● WHAT IS REQUIRED:
Only the lines from the start of the material through the line containing "from build123d import *" are to be extracted, exactly as they appear.

Start of SUPPLIED INFORMATION

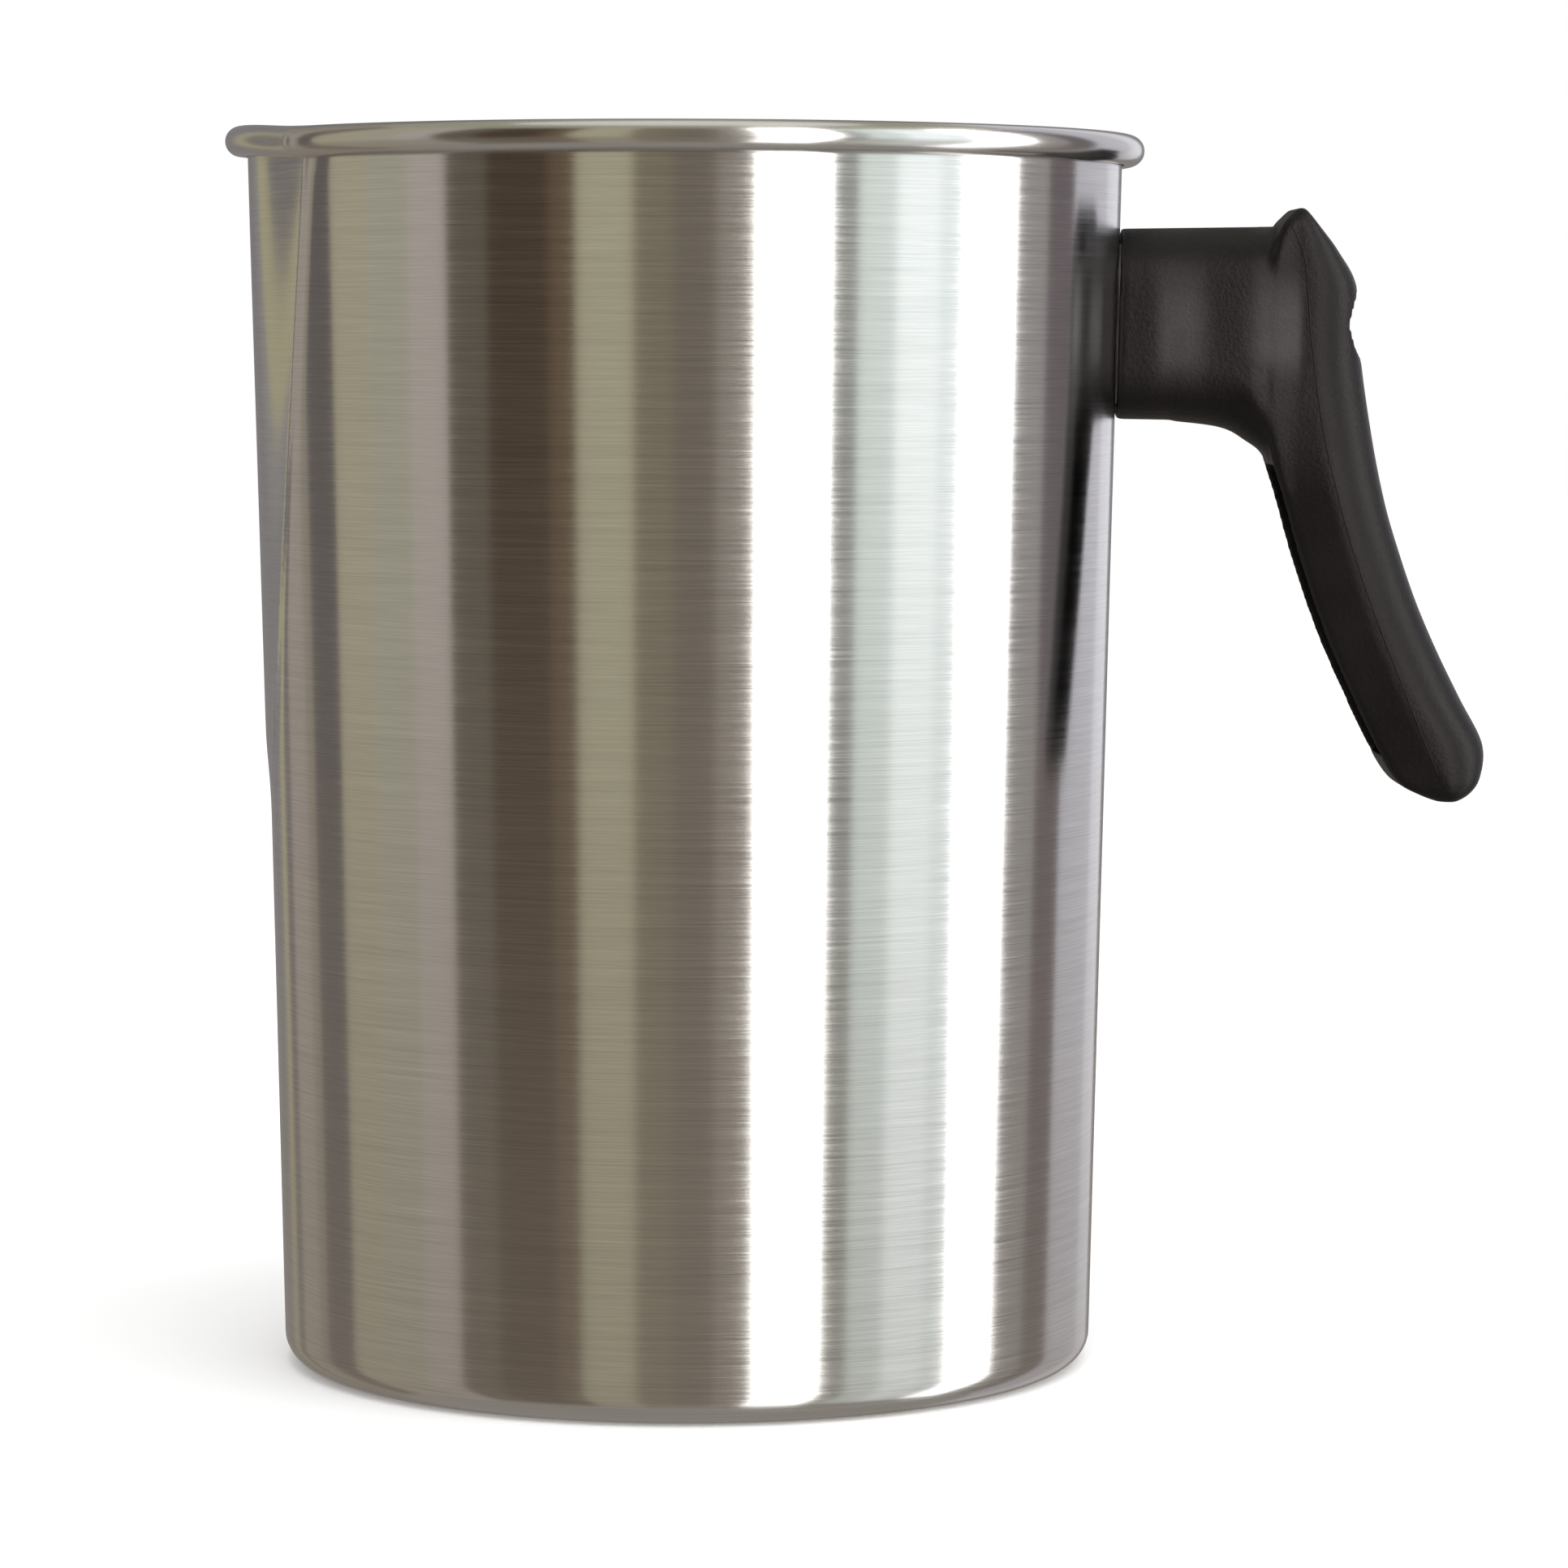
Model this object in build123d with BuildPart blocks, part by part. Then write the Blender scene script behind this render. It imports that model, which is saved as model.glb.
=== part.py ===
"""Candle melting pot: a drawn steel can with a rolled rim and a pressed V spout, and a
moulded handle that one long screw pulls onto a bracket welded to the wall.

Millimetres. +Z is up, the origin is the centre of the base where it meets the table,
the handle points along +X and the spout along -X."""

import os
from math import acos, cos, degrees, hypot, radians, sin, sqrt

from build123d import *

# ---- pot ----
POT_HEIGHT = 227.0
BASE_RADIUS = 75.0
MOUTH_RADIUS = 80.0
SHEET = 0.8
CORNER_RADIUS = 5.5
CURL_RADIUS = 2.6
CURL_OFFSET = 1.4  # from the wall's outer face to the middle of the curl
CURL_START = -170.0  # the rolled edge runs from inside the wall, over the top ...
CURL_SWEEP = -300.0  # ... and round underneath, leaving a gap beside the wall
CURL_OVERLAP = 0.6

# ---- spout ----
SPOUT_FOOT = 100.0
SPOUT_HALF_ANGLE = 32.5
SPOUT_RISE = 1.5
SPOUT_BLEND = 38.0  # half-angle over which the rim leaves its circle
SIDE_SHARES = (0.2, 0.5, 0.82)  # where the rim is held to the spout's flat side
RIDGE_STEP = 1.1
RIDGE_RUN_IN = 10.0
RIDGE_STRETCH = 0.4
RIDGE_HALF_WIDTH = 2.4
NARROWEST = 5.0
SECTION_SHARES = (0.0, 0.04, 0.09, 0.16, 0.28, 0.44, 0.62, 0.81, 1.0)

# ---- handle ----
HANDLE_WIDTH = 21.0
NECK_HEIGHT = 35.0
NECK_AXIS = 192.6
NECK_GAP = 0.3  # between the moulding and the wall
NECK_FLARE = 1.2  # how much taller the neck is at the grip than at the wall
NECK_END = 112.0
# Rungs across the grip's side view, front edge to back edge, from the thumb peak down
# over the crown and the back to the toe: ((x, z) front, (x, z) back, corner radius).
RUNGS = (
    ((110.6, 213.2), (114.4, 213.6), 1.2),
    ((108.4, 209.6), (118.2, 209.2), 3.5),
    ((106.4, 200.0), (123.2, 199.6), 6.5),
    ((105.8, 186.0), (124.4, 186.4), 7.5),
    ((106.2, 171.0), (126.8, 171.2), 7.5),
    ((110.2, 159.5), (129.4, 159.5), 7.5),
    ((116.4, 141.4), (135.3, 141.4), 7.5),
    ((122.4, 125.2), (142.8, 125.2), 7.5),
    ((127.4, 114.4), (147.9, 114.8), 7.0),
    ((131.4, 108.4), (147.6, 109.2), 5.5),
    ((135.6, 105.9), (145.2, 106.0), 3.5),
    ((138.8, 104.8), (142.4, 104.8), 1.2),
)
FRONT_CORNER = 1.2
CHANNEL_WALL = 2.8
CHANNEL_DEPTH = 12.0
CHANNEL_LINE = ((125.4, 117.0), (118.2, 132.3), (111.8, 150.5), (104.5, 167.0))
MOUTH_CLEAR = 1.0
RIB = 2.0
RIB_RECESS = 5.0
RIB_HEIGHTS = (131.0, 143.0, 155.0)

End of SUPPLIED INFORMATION

● FINAL RESULT:
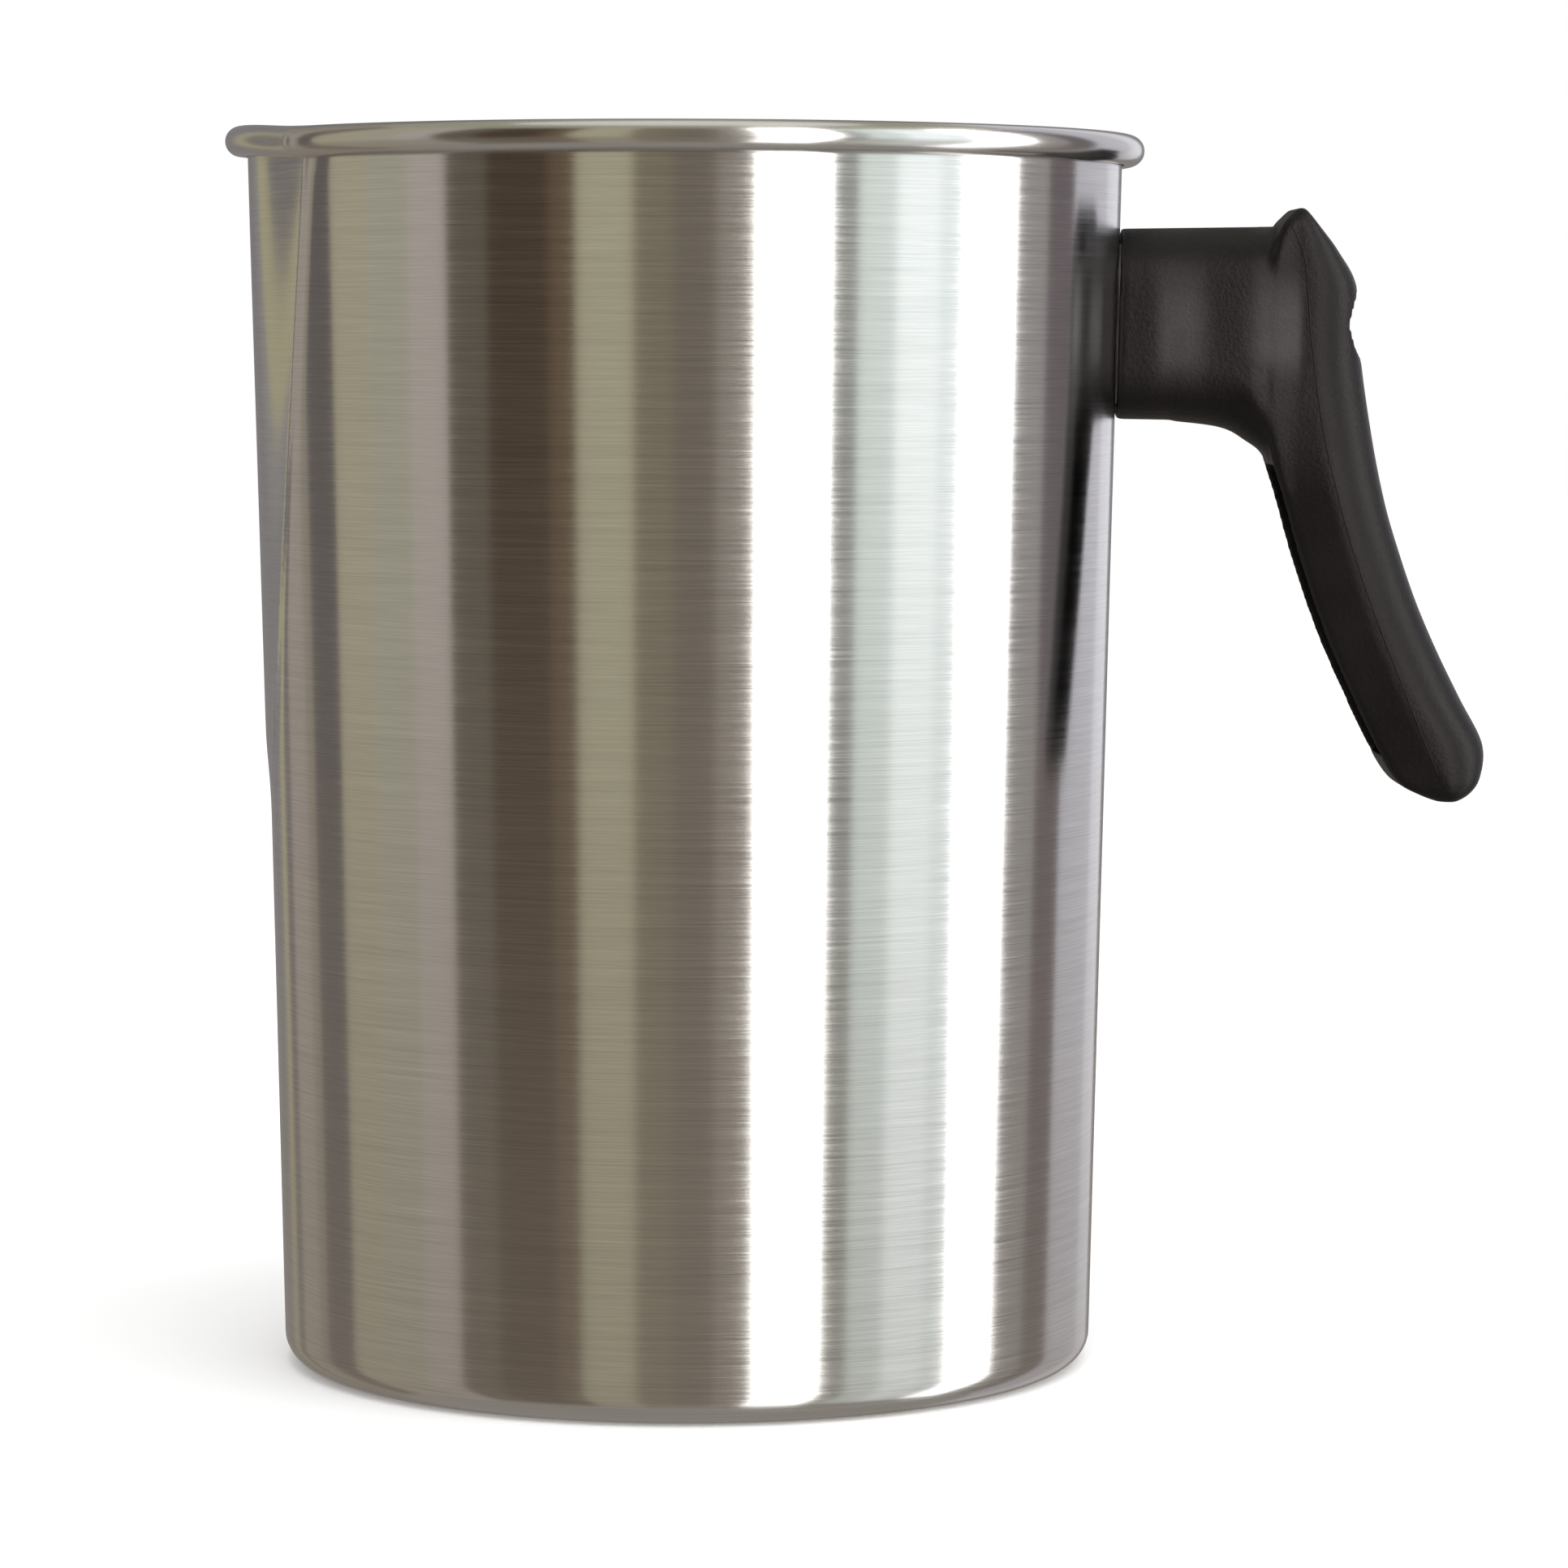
Model this object in build123d with BuildPart blocks, part by part. Then write the Blender scene script behind this render. It imports that model, which is saved as model.glb.
=== part.py ===
"""Candle melting pot: a drawn steel can with a rolled rim and a pressed V spout, and a
moulded handle that one long screw pulls onto a bracket welded to the wall.

Millimetres. +Z is up, the origin is the centre of the base where it meets the table,
the handle points along +X and the spout along -X."""

import os
from math import acos, cos, degrees, hypot, radians, sin, sqrt

from build123d import *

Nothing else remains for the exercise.